◆ **Given records**

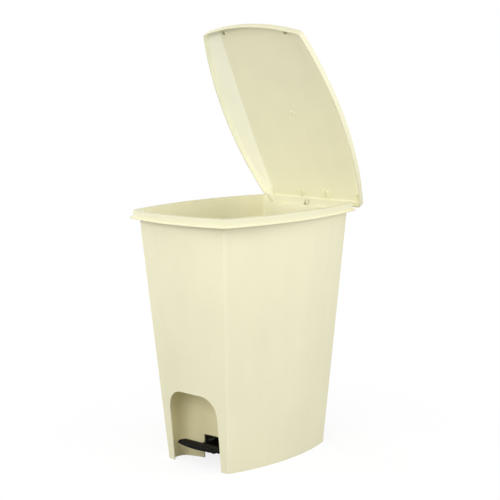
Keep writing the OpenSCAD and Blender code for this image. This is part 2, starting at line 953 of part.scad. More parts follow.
// push-on washer that holds the bent end of the rod in the lever
module rod_clip() color(steel) {
    on_rear()
        translate([0, rod_off, rod_low])
            difference() {
                x_rod(rod_d / 2 + 3, bar_half + 1.2, bar_half + 2.4);
                x_rod(rod_d / 2 + press_fit, 10, rod_end_x);
            }
}

bin_body();
rear_cover();
cover_screws();
rod_guide_lower();
rod_guide_upper();
hinge_pin_left();
hinge_pin_right();
pedal_axle();
axle_clip_left();
axle_clip_right();
axle_spacer_left();
axle_spacer_right();
lid();
bumper_left();
bumper_right();
pedal();
lever_bar();
pedal_rivets();
lift_rod();
rod_head();
rod_clip();
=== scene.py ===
# %% [markdown]
# # A kitchen pedal bin, built round its CAD frame
# The bin is one tapered moulding with a rolled rim, a domed lid hinged at the back, and a black
# pedal in a niche at the front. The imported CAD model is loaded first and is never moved: it says
# where everything is, and each surface made here stands for one of its nodes.

# %% Load the frame
import math
import bmesh
import bpy
import numpy as np
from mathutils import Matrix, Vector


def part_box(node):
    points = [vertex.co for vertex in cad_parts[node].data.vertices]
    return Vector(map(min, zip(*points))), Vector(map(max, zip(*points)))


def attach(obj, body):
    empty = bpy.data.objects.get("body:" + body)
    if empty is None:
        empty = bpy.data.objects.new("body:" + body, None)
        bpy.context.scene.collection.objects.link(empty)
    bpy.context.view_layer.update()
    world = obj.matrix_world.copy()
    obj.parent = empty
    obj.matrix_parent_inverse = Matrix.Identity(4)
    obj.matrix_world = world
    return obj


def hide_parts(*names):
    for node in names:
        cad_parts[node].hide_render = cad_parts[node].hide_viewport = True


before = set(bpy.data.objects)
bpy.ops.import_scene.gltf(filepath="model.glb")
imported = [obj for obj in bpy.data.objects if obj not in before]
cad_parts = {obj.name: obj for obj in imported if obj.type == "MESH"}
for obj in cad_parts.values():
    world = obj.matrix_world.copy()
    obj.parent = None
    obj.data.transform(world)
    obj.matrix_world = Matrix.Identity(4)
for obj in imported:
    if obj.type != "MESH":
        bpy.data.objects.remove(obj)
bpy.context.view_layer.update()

# %% [markdown]
# ## Camera
# The bin is seen from its right front corner, a little above the rim. A camera that looks far down
# would make the upright walls lean together, so this one stands well back with a long lens and is
# tilted only a little.

# %% Camera
MM = 0.001
CAMERA_PLACE = (1948.8, -2204.6, 891.7)
CAMERA_AZIMUTH, CAMERA_ELEVATION = 41.3, 8.4
LENS, SENSOR = 96.76, 36
CLIP_M = 50


def add_object(name, data):
    """A new object with this data, linked to the scene."""
    made = bpy.data.objects.new(name, data)
    bpy.context.scene.collection.objects.link(made)
    return made


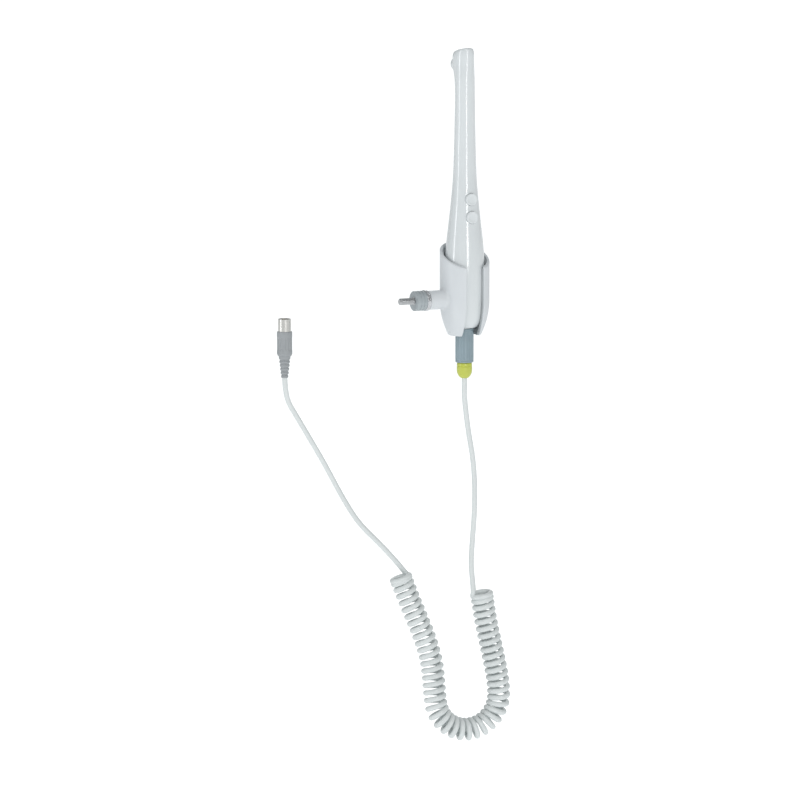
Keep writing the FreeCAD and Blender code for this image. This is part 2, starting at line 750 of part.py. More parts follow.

◆ **What the task requires**
Extract exactly the run of lines beginning at the line with "bin_body();" and ending at the line with "bpy.context.scene.collection.objects.link(empty)", including both ends and nothing beyond them.

◆ **Output below**
bin_body();
rear_cover();
cover_screws();
rod_guide_lower();
rod_guide_upper();
hinge_pin_left();
hinge_pin_right();
pedal_axle();
axle_clip_left();
axle_clip_right();
axle_spacer_left();
axle_spacer_right();
lid();
bumper_left();
bumper_right();
pedal();
lever_bar();
pedal_rivets();
lift_rod();
rod_head();
rod_clip();
=== scene.py ===
# %% [markdown]
# # A kitchen pedal bin, built round its CAD frame
# The bin is one tapered moulding with a rolled rim, a domed lid hinged at the back, and a black
# pedal in a niche at the front. The imported CAD model is loaded first and is never moved: it says
# where everything is, and each surface made here stands for one of its nodes.

# %% Load the frame
import math
import bmesh
import bpy
import numpy as np
from mathutils import Matrix, Vector


def part_box(node):
    points = [vertex.co for vertex in cad_parts[node].data.vertices]
    return Vector(map(min, zip(*points))), Vector(map(max, zip(*points)))


def attach(obj, body):
    empty = bpy.data.objects.get("body:" + body)
    if empty is None:
        empty = bpy.data.objects.new("body:" + body, None)
        bpy.context.scene.collection.objects.link(empty)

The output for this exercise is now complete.